*YOUR OBJECTIVE:*
The data must be written out once more, precisely as given.

'''

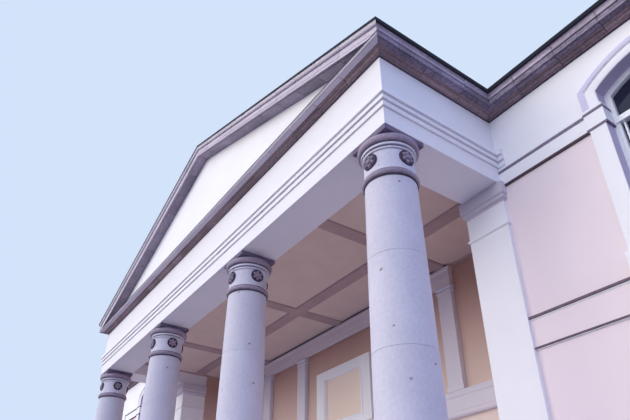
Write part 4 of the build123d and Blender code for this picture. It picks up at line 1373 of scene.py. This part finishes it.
def build_porch_order():
    """Sill band, pilasters and the band over them on the porch's back wall."""
    q, y = PORCH_X, PORCH_Y
    out = 0.12
    z0, z1 = STRING_Z
    top = PANEL_Z - RIB_DROP
    band_z = 8.05
    end = 4.06
    pilaster_w, pilaster_xs = 0.40, (1.70, 3.66)
    lesser = 0.045
    shape, upper, soot = Shape(), Shape(), Shape()
    sill = [(-0.02, z0), (out - 0.03, z0), (out, z0 + 0.03), (out, z0 + 0.09), (out - 0.03, z0 + 0.12),
            (out - 0.03, z1 - 0.13), (out - 0.01, z1 - 0.10), (out - 0.01, z1 - 0.05), (out, z1 - 0.04),
            (out, z1), (-0.02, z1)]
    moulding(shape, spine([(-q, y), (q, y)]), sill)
    side_sill = [(a - out + lesser, z) if a > 0 else (a, z) for a, z in sill]
    for path in ([(-q, BEAM_BACK_Y), (-q, y)], [(q, y), (q, BEAM_BACK_Y)]):
        moulding(shape, spine(path), side_sill)
    pilaster = [(-0.1, z1), (0.02, z1), (0.02, z1 + 0.10), (0.0, z1 + 0.12), (0.0, 7.86), (0.02, 7.88),
                (0.02, 7.91), (0.0, 7.93), (0.0, band_z - 0.11), (0.03, band_z - 0.08), (0.03, band_z),
                (-0.1, band_z)]
    for side in (-1, 1):
        for start in pilaster_xs:
            x0, x1 = sorted((side * start, side * (start + pilaster_w)))
            moulding(shape, spine([(x0, y), (x0, y - out), (x1, y - out), (x1, y)]), pilaster)
    beam = [(-0.1, band_z), (0.0, band_z), (0.0, band_z + 0.13), (0.012, band_z + 0.14), (0.012, top - 0.11)]
    beam += curve((0.012, top - 0.11), (0.03, top - 0.06), "cyma")[1:] + [(0.03, top), (-0.1, top)]
    moulding(upper, spine([(-end, y), (-end, y - out), (end, y - out), (end, y)]), beam)
    # A near-black strip of painted shade where the band meets the ceiling
    soot.block((-end, end), (y - out - lesser, y), (top - 0.004, top + 0.022))
    finish_piece("porch_ceiling_line", soot, FINISHES["grime"], "white_stucco")
    finish_piece("porch_upper_band", upper, FINISHES["porch_band"], "white_stucco", bevel=0.004)
    finish_piece("porch_pilasters", shape, FINISHES["shaded"], "white_stucco", "porch_order", bevel=0.005)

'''

*OUTPUT OF THE EXERCISE:*
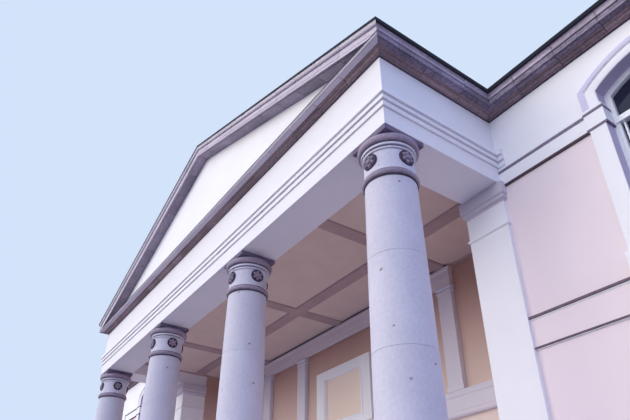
Write part 4 of the build123d and Blender code for this picture. It picks up at line 1373 of scene.py. This part finishes it.
def build_porch_order():
    """Sill band, pilasters and the band over them on the porch's back wall."""
    q, y = PORCH_X, PORCH_Y
    out = 0.12
    z0, z1 = STRING_Z
    top = PANEL_Z - RIB_DROP
    band_z = 8.05
    end = 4.06
    pilaster_w, pilaster_xs = 0.40, (1.70, 3.66)
    lesser = 0.045
    shape, upper, soot = Shape(), Shape(), Shape()
    sill = [(-0.02, z0), (out - 0.03, z0), (out, z0 + 0.03), (out, z0 + 0.09), (out - 0.03, z0 + 0.12),
            (out - 0.03, z1 - 0.13), (out - 0.01, z1 - 0.10), (out - 0.01, z1 - 0.05), (out, z1 - 0.04),
            (out, z1), (-0.02, z1)]
    moulding(shape, spine([(-q, y), (q, y)]), sill)
    side_sill = [(a - out + lesser, z) if a > 0 else (a, z) for a, z in sill]
    for path in ([(-q, BEAM_BACK_Y), (-q, y)], [(q, y), (q, BEAM_BACK_Y)]):
        moulding(shape, spine(path), side_sill)
    pilaster = [(-0.1, z1), (0.02, z1), (0.02, z1 + 0.10), (0.0, z1 + 0.12), (0.0, 7.86), (0.02, 7.88),
                (0.02, 7.91), (0.0, 7.93), (0.0, band_z - 0.11), (0.03, band_z - 0.08), (0.03, band_z),
                (-0.1, band_z)]
    for side in (-1, 1):
        for start in pilaster_xs:
            x0, x1 = sorted((side * start, side * (start + pilaster_w)))
            moulding(shape, spine([(x0, y), (x0, y - out), (x1, y - out), (x1, y)]), pilaster)
    beam = [(-0.1, band_z), (0.0, band_z), (0.0, band_z + 0.13), (0.012, band_z + 0.14), (0.012, top - 0.11)]
    beam += curve((0.012, top - 0.11), (0.03, top - 0.06), "cyma")[1:] + [(0.03, top), (-0.1, top)]
    moulding(upper, spine([(-end, y), (-end, y - out), (end, y - out), (end, y)]), beam)
    # A near-black strip of painted shade where the band meets the ceiling
    soot.block((-end, end), (y - out - lesser, y), (top - 0.004, top + 0.022))
    finish_piece("porch_ceiling_line", soot, FINISHES["grime"], "white_stucco")
    finish_piece("porch_upper_band", upper, FINISHES["porch_band"], "white_stucco", bevel=0.004)
    finish_piece("porch_pilasters", shape, FINISHES["shaded"], "white_stucco", "porch_order", bevel=0.005)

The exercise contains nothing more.